ITV boss says queer Love Island won’t happen any time soon: ‘It’s about boys and girls’

Entertainment, Film and TV, LGBTQ

The ITV exec insisted that Love Island is “about boys and girls”. (YouTube/ Love Island)

ITV managing director Kevin Lygo has declared that queer Love Island definitely won’t happen any time soon, insisting: “It’s about boys and girls.”

Speaking on a virtual Edinburgh TV Festival session on Wednesday (25 August), Lygo shut down the idea of inviting queer contestants onto the ITV dating game show, which this week finished its seventh series.

He said: “Love Island is a particular thing. It’s about boys and girls coupling up, so if you want to do it as a gay version or you want to widen it, it is discussed and we haven’t yet found a way that would make it suitable for that show.”

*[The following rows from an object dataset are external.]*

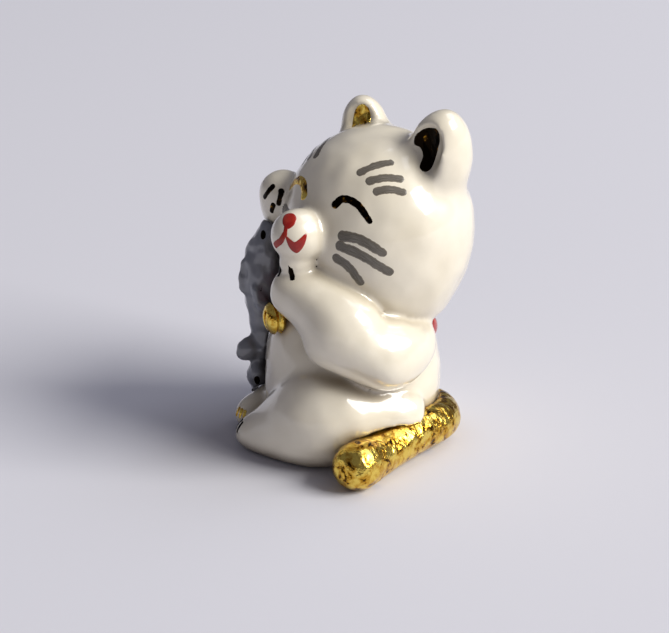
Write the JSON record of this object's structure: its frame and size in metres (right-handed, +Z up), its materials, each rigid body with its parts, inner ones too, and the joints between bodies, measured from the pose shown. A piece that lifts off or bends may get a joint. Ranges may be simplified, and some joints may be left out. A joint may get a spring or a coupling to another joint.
{
  "type": "beckoning cat figurine",
  "caption": "Miniature glazed porcelain sitting cat with a raised beckoning paw, a paw at its mouth, a hanging fish, a collar bell and a gilt tail.",
  "frame": {"origin": "bottom centre of the figurine's bounding box, on the surface it stands on", "axes": "+Z up, the cat faces -Y, its left side is +X"},
  "size_m": [0.025, 0.025, 0.0345],
  "materials": {
    "white_glaze": "glossy clear glaze over warm white porcelain",
    "fish_glaze": "glossy blue-grey glaze",
    "gold_lustre": "fired gold lustre, mirror-like and mottled",
    "red_enamel": "glossy red enamel",
    "grey_brushwork": "translucent grey brushwork under a soft gloss"
  },
  "bodies": {
    "root": {"torso": "white_glaze", "head": "white_glaze", "snout": "white_glaze", "chin": "white_glaze", "left_ear": "white_glaze", "right_ear": "white_glaze", "left_leg": "white_glaze", "right_leg": "white_glaze", "left_arm": "white_glaze", "right_arm": "white_glaze", "left_ear_lining": "gold_lustre", "right_ear_lining": "gold_lustre", "collar": "red_enamel", "bell": "gold_lustre", "tail": "gold_lustre", "fish_body": "fish_glaze", "fish_front_lobe": "fish_glaze", "fish_lower_lobe": "fish_glaze", "fish_back_fin": "fish_glaze", "fish_side_fin": "fish_glaze", "fish_dots": "gold_lustre", "left_eye_line": "gold_lustre", "right_eye_line": "gold_lustre", "forehead_stripes": "grey_brushwork", "left_whiskers": "grey_brushwork", "right_whiskers": "grey_brushwork", "nose": "red_enamel", "mouth": "red_enamel", "left_paw_claws": "gold_lustre", "right_paw_claws": "gold_lustre", "left_toe_claws": "gold_lustre", "right_toe_claws": "gold_lustre"}
  },
  "joints": []
}
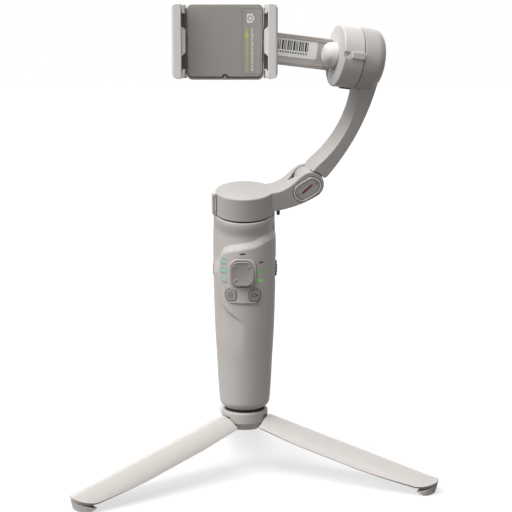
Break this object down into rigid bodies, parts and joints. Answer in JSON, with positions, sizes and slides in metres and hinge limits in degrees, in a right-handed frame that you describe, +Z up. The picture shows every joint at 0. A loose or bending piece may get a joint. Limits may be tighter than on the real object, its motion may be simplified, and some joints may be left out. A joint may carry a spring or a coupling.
{
  "type": "phone gimbal stabilizer",
  "caption": "Handheld three-axis phone gimbal with folding arm, sliding phone clamp, joystick handle and a folding three-leg table tripod.",
  "frame": {"origin": "on the ground, under the middle of the bounding box at rest", "axes": "+Z up along the handle, -Y towards the user who faces the controls and the phone pad, +X to the user's right"},
  "size_m": [0.2438, 0.2306, 0.3221],
  "materials": {
    "shell": "satin",
    "shade": "satin",
    "rubber": "matte",
    "black": "matte",
    "pad": "matte",
    "jaw_pad": "matte",
    "chrome": "polished",
    "steel": "satin",
    "copper": "satin",
    "brass": "satin",
    "board": "matte",
    "cell": "gloss",
    "status_light": "gloss",
    "battery_light": "gloss"
  },
  "bodies": {
    "handle": {"handle_front_shell": "shell", "handle_rear_shell": "shell", "tripod_insert": "brass", "battery_cell": "cell", "main_board": "board", "joystick_housing": "black", "joystick_surround": "shell", "button_bezel": "shell", "status_light_pipe": "status_light", "battery_light_pipe": "battery_light", "usb_socket": "black", "motor_deck": "shade", "pan_stator": "copper", "pan_bearing": "steel", "tripod_hub": "shell", "hub_top_pad": "rubber", "hub_base_cap": "shade", "tripod_screw": "steel", "leg_pin_left": "steel", "leg_pin_right": "steel", "leg_pin_rear": "steel"},
    "leg_left": {"leg_left": "shell", "foot_left": "rubber"},
    "leg_right": {"leg_right": "shell", "foot_right": "rubber"},
    "leg_rear": {"leg_rear": "shell", "foot_rear": "rubber"},
    "joystick_yoke": {"joystick_yoke": "shade"},
    "joystick_stick": {"joystick_stick": "shade"},
    "mode_button": {"mode_button": "shell"},
    "record_button": {"record_button": "shell"},
    "power_button": {"power_button": "shell"},
    "zoom_slider": {"zoom_slider": "black"},
    "pan_head": {"lower_arm": "shell", "pan_magnet_ring": "steel", "pan_shaft": "steel", "stow_catch": "shell", "pan_stop_peg": "black", "fold_hinge_pin": "steel", "badge_trim_ring": "chrome", "hinge_badge": "shell"},
    "upper_arm": {"upper_arm": "shell", "tilt_stator": "copper", "tilt_bearing": "steel"},
    "tilt_head": {"tilt_rotor_housing": "shell", "tilt_stop_bumper": "black", "tilt_magnet_ring": "steel", "tilt_shaft": "steel", "clamp_bar": "shell", "roll_motor_housing": "shell", "roll_stator": "copper"},
    "clamp": {"roll_rotor": "steel", "clamp_base": "shell", "clamp_pad": "pad"},
    "jaw_right": {"jaw_right": "shell", "jaw_pad_right": "jaw_pad"},
    "jaw_left": {"jaw_left": "shell", "jaw_pad_left": "jaw_pad"},
    "jaw_pinion": {"jaw_pinion": "steel"}
  },
  "joints": [
    {"name": "leg_left_fold", "type": "hinge", "parent": "handle", "child": "leg_left", "pos_m": [-0.01763, -0.03136, 0.0365], "axis": [0.6157, -0.788, 0], "range_deg": [0, 75.4]},
    {"name": "leg_right_fold", "type": "hinge", "parent": "handle", "child": "leg_right", "pos_m": [0.00124, -0.0287, 0.0365], "axis": [0.3746, 0.9272, 0], "range_deg": [0, 75.4]},
    {"name": "leg_rear_fold", "type": "hinge", "parent": "handle", "child": "leg_rear", "pos_m": [-0.00973, -0.01361, 0.0365], "axis": [-0.9976, -0.0698, 0], "range_deg": [0, 75.4]},
    {"name": "pan_turn", "type": "hinge", "parent": "handle", "child": "pan_head", "pos_m": [-0.00896, -0.02458, 0.1821], "axis": [0, -0.2079, 0.9781], "range_deg": [-160, 165]},
    {"name": "arm_fold", "type": "hinge", "parent": "pan_head", "child": "upper_arm", "pos_m": [0.034, -0.01943, 0.20364], "axis": [-0.2164, 0.955, 0.203], "range_deg": [0, 105]},
    {"name": "tilt_turn", "type": "hinge", "parent": "upper_arm", "child": "tilt_head", "pos_m": [0.05157, -0.0336, 0.28906], "axis": [-0.962, -0.244, 0.1221], "range_deg": [-95, 95]},
    {"name": "roll_turn", "type": "hinge", "parent": "tilt_head", "child": "clamp", "pos_m": [-0.02096, -0.06158, 0.2985], "axis": [0, 1, 0], "range_deg": [-95, 95]},
    {"name": "jaw_right_slide", "type": "slide", "parent": "clamp", "child": "jaw_right", "axis": [1, 0, 0], "range_m": [0, 0.017], "stiffness_N_per_m": 150, "springref_m": -0.02},
    {"name": "jaw_left_slide", "type": "slide", "parent": "clamp", "child": "jaw_left", "axis": [-1, 0, 0], "range_m": [0, 0.017]},
    {"name": "jaw_pinion_turn", "type": "hinge", "parent": "clamp", "child": "jaw_pinion", "pos_m": [-0.02096, -0.06158, 0.2985], "axis": [0, 1, 0], "range_deg": [-1, 245]},
    {"name": "joystick_up_down", "type": "hinge", "parent": "handle", "child": "joystick_yoke", "pos_m": [-0.00982, -0.04156, 0.1441], "axis": [0.9987, -0.0506, 0], "range_deg": [-6, 6], "stiffness_Nm_per_rad": 0.06},
    {"name": "joystick_left_right", "type": "hinge", "parent": "joystick_yoke", "child": "joystick_stick", "pos_m": [-0.00982, -0.04156, 0.1441], "axis": [0, 0, 1], "range_deg": [-6, 6], "stiffness_Nm_per_rad": 0.06},
    {"name": "mode_button_press", "type": "slide", "parent": "handle", "child": "mode_button", "axis": [0.4131, 0.9107, 0], "range_m": [0, 0.0006], "stiffness_N_per_m": 600, "springref_m": -0.001},
    {"name": "record_button_press", "type": "slide", "parent": "handle", "child": "record_button", "axis": [-0.319, 0.9478, 0], "range_m": [0, 0.0006], "stiffness_N_per_m": 600, "springref_m": -0.001},
    {"name": "power_button_press", "type": "slide", "parent": "handle", "child": "power_button", "axis": [1, 0, 0], "range_m": [0, 0.0006], "stiffness_N_per_m": 600, "springref_m": -0.001},
    {"name": "zoom_slide", "type": "slide", "parent": "handle", "child": "zoom_slider", "axis": [0, 0, 1], "range_m": [-0.003, 0.003], "stiffness_N_per_m": 250}
  ],
  "couplings": [
    {"joint": "jaw_left_slide", "follows": "jaw_right_slide", "ratio": 1},
    {"joint": "jaw_pinion_turn", "follows": "jaw_right_slide", "rad_per_m": 250}
  ]
}
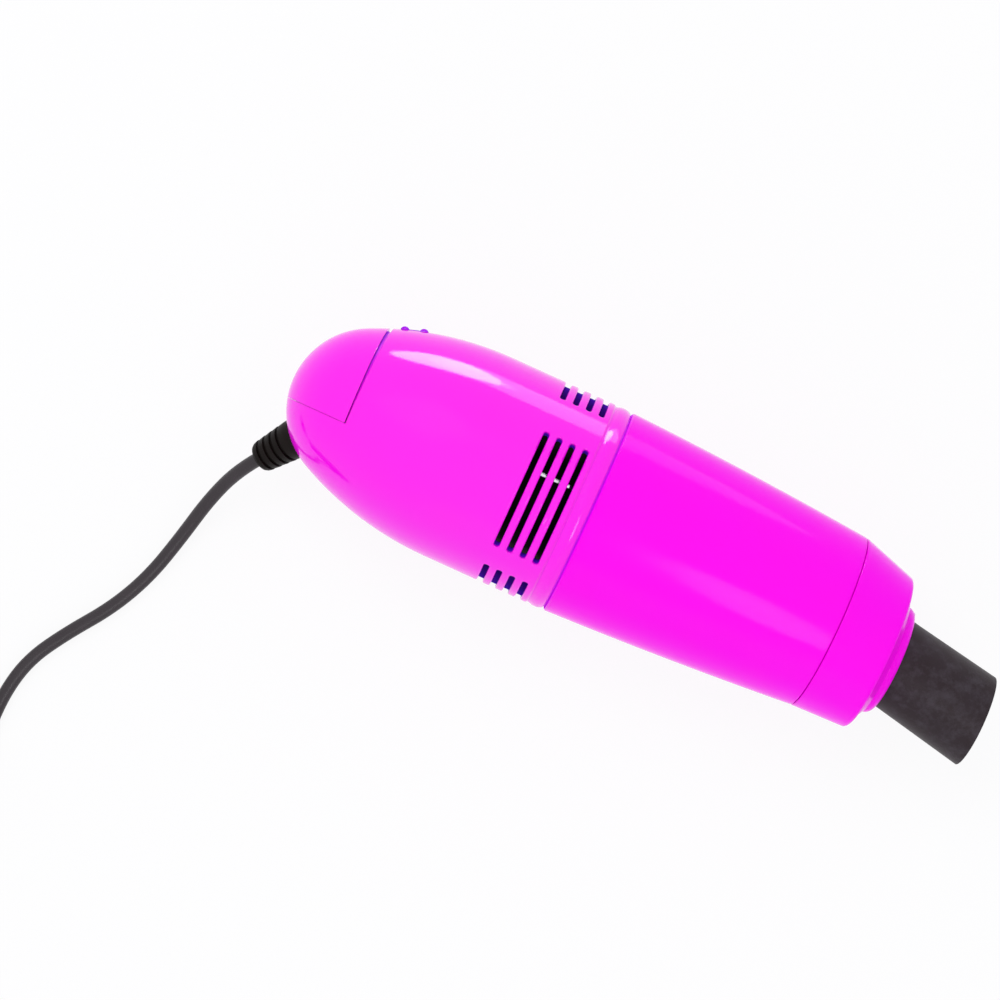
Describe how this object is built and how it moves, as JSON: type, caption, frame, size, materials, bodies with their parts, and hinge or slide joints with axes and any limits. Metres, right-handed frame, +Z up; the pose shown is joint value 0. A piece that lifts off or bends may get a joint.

Diverting the conversation from Love Island, the ITV executive made a point of explaining that Dancing on Ice had featured a same-sex couple and a blind competitor, while I’m a Celebrity…Get Me Out of Here had included a disabled contestant last year.

Lygo also addressed the record 25,000 complaints to regulator Ofcom about a confrontation between Faye Winter and Teddy Soares, over footage from Casa Amor shown to the contestants without context.

He insisted that the support given to islanders by ITV was “gold standard”, and added: “With how people are selected [for Love Island], you know, GPs are consulted. People are psychoanalysed to death now.”

Viewers were shocked by Lygo’s terrible choice of words, given that the show lost two contestants – Sophie Gradon and Mike Thalassitis – and its former host Caroline Flack to suicide between 2018 and 2019.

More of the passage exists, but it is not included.